Tiens ! Dans mon exemple, c’est le type qui va décider si les iPhone vont communiquer avec les imprimantes en Wifi ou en Bluetooth… ou les deux pour permettre d’avoir un circuit de secours si l’un ne fonctionne plus ce qui empêcherait les serveurs de prendre des commandes.

Les architectes applicatifs et urbanistes
Ce sont ses braves gens qui vont s’assurer de la cohérence générale du Système d’Information de l’entreprise.

Toujours l’exemple : si un jour, la patronne veut que les iPhone parlent aussi avec les terminaux de paiement et les logiciels de comptabilité, les applications doivent être construites selon des normes et autres machins, dans une cohérence globale.

Les développeurs
Proches de la maîtrise d’œuvre principale ou des maîtrises d’œuvre associées ce sont évidemment ceux qui développent les applications, se basant sur les principes définis par les architectes. Ils sont évidemment très importants, presque les plus importants mais sont un peu perdus dans la masse.

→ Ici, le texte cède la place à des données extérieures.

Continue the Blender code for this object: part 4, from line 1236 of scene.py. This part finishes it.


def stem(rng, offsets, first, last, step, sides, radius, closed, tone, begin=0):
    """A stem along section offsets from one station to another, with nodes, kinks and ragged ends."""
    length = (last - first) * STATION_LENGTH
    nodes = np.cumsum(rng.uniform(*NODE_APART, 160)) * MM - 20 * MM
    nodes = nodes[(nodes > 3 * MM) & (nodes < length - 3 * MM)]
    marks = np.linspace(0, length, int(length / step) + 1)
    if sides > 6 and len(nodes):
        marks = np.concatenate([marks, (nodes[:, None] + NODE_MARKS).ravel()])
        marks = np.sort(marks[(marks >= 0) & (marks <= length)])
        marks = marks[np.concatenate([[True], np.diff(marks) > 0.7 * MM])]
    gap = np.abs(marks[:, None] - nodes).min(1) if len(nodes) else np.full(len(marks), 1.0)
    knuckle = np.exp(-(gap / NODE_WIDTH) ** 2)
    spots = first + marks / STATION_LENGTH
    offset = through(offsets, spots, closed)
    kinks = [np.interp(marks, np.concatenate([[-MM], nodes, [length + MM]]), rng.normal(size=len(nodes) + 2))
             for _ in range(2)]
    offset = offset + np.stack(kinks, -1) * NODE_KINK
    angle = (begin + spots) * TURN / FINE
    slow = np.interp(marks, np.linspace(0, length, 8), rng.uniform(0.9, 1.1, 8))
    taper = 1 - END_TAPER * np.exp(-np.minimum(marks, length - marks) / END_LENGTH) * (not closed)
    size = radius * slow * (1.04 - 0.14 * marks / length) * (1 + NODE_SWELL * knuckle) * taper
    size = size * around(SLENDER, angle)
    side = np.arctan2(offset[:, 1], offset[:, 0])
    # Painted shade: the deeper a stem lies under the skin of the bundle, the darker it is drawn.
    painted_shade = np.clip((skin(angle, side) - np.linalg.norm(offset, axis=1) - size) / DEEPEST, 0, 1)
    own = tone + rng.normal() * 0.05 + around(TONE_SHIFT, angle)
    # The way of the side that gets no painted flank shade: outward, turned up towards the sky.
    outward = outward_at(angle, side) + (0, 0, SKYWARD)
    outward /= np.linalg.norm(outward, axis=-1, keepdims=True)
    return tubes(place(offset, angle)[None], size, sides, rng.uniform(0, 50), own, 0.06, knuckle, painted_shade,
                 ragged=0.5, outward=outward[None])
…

Ils peuvent être internes à l’entreprise (ou considérés comme tels s’ils bossent en prestations) ou externes (ce qui implique d’ailleurs une relation supplémentaire, avec des fournisseurs).

Les intégrateurs
Proches de la maîtrise d’œuvre principale ou des maîtrises d’œuvre associées, comme les développeurs, ils assurent l’intégration des différentes couches de logiciels dans l’environnement technique.
Proches de la maîtrise d’œuvre principale ou des maîtrises d’œuvre associées Proches de la maîtrise d’œuvre principale ou des maîtrises d’œuvre associées

Dans notre exemple, ça serait un peu l’Apple Store.

Les homologateurs
C’est eux qui vont s’assurer que les applications sont opérationnelles et répondent aux besoins des utilisateurs, conformément aux cahiers des charges et autres dossiers de conception élaborés lors du projet.

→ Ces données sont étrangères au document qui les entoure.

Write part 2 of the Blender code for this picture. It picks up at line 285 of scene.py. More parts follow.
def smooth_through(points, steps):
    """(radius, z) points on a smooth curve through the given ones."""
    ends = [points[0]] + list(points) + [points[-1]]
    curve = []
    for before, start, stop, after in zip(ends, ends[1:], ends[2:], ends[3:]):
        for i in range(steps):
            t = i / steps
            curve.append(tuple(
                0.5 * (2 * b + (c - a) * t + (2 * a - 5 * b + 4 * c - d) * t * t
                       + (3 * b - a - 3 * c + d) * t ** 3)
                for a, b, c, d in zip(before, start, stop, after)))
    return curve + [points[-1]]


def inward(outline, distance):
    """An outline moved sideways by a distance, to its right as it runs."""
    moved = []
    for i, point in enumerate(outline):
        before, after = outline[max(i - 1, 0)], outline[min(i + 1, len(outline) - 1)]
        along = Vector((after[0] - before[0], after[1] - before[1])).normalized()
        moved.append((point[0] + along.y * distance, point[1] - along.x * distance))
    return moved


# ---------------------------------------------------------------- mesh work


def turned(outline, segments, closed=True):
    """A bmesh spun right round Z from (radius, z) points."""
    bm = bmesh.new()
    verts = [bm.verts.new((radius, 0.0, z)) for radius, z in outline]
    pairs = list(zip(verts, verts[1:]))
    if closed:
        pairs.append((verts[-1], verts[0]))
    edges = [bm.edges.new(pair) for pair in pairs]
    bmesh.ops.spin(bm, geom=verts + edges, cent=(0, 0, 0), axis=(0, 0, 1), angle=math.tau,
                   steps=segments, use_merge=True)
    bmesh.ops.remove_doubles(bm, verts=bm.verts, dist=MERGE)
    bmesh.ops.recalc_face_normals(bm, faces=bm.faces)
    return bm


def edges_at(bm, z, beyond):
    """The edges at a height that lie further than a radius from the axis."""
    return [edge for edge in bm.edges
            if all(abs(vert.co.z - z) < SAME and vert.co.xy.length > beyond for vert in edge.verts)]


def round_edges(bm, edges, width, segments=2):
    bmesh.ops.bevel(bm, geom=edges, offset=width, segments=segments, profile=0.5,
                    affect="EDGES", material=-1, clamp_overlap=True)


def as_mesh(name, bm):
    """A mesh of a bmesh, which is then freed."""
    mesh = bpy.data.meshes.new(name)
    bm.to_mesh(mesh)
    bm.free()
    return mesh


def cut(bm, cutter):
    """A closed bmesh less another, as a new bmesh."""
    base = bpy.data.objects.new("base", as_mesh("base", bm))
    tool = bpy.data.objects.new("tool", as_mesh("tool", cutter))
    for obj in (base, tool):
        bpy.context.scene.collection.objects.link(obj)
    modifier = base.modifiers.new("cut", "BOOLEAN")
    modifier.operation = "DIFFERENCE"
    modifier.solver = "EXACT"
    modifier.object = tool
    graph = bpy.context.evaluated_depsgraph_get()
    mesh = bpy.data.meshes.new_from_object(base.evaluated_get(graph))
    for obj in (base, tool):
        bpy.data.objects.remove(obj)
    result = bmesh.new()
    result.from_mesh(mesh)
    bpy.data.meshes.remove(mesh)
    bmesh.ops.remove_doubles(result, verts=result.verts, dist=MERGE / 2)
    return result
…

Dans ce tableau, il serait intéressant de multiplier les lignes « homologateurs » puisqu’ils y a différents niveaux : ceux qui testent les applications une par une, tous les cas d’incident possible jusqu’à ceux qui font les tests dans un environnement intégré au SI de l’entreprise.

La production informatique
Dans le monde des blogs, la production informatique serait un peu l’hébergeur. C’est elle qui s’assure que le Système d’Information reste opérationnel 24 heures sur 24, que les serveurs de secours prennent bien la main en cas de panne du nominal, gèrent les incidents pour les transmettre aux maîtrises d’ouvrage.

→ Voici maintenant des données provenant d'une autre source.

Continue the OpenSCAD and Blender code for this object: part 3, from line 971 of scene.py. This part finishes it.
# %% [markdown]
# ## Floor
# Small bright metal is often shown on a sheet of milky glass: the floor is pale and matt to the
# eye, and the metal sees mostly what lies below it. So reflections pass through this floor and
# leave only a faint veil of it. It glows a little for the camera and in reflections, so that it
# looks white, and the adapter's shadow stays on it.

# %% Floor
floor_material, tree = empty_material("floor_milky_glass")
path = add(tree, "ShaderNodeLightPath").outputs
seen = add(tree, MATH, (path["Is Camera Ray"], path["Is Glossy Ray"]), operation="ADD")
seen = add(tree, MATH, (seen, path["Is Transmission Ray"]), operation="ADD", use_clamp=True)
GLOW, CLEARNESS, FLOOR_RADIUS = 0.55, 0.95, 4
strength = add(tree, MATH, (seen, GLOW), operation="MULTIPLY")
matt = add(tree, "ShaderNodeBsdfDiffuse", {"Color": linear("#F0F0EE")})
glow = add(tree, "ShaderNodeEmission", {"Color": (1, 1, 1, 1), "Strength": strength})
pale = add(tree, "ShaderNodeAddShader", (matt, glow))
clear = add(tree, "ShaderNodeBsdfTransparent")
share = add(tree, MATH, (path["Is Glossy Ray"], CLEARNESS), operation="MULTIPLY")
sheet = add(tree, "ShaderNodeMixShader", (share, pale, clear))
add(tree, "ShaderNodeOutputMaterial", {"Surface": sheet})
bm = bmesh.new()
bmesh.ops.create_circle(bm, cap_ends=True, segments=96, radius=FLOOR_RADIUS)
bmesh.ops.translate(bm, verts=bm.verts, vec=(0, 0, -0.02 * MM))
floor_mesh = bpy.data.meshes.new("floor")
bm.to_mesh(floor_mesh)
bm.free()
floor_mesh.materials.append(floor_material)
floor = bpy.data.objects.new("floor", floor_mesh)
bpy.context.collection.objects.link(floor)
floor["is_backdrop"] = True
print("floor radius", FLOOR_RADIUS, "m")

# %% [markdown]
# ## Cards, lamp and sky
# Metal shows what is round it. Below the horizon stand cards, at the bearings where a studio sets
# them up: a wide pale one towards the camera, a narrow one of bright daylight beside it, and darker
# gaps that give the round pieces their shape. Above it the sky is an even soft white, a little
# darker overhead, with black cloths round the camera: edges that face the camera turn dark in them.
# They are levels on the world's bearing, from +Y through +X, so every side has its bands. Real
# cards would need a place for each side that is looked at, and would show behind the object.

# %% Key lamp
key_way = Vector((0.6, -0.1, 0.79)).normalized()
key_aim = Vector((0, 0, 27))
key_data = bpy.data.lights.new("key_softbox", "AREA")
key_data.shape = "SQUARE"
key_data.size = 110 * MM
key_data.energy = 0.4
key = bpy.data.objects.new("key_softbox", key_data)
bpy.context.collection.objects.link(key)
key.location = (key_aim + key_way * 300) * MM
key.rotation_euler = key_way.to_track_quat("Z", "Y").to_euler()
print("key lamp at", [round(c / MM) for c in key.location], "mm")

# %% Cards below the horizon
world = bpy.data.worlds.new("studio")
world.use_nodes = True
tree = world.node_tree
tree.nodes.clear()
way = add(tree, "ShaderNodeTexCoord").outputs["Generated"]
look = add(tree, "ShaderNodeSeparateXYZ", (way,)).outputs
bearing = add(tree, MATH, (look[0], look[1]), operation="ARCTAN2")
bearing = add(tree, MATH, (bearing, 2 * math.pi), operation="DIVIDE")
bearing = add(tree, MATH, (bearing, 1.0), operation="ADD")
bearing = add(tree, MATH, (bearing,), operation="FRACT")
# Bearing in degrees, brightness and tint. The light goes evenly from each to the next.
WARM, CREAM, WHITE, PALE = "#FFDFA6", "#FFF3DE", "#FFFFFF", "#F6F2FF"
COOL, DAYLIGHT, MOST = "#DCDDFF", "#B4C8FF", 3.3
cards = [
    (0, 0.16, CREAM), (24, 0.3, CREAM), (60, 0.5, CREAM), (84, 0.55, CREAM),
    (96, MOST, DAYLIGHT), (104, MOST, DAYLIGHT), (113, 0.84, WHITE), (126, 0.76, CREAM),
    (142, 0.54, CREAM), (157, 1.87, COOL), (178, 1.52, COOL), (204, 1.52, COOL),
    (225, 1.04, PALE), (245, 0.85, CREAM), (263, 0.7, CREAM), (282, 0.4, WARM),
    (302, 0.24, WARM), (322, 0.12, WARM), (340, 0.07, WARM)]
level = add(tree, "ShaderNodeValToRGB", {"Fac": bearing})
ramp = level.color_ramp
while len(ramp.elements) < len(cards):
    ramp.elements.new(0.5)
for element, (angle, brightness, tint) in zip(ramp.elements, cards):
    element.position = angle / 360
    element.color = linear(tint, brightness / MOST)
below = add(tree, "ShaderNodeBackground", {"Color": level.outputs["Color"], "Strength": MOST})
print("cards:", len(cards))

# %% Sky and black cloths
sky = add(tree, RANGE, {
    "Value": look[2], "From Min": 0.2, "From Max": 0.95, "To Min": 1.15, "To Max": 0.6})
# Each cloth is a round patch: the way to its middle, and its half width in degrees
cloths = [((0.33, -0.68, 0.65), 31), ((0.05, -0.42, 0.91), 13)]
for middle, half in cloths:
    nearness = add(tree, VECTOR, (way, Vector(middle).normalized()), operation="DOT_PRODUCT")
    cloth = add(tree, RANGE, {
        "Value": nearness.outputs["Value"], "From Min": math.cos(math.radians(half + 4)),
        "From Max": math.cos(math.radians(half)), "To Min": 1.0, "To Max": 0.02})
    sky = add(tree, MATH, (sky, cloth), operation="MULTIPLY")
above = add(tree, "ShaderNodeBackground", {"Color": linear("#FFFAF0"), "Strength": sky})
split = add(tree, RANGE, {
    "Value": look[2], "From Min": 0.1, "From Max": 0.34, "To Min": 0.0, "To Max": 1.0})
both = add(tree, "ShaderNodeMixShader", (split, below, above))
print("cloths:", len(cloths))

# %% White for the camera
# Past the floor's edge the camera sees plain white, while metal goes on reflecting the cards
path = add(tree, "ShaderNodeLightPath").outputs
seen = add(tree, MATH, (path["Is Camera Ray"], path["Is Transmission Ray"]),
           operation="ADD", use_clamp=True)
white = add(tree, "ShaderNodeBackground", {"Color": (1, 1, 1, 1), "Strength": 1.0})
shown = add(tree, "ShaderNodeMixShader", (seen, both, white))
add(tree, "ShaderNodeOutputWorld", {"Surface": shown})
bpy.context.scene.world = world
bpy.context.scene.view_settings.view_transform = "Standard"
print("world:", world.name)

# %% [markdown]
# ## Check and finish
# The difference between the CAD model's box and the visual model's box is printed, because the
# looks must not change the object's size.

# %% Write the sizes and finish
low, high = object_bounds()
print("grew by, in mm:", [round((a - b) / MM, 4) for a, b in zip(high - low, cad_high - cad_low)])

J’espère que je n’ai oublié personne mais cela importe peu dans la mesure où chaque entreprise aura sa propre organisation.

Vous vous imaginez bien qu’avec un tel bordel, faire avancer des projets n’est pas osé. Le fonctionnement est très lourd mais chaque acteur est important. Imaginons qu’un développeur veuille faire  une application dans une version d’UNIX qui n’est pas l’AIX utilisé habituellement par la boite et donc recommandé – voire imposé – par la direction technique, personne, à la production informatique, ne saura le maintenir opérationnel 24h/24.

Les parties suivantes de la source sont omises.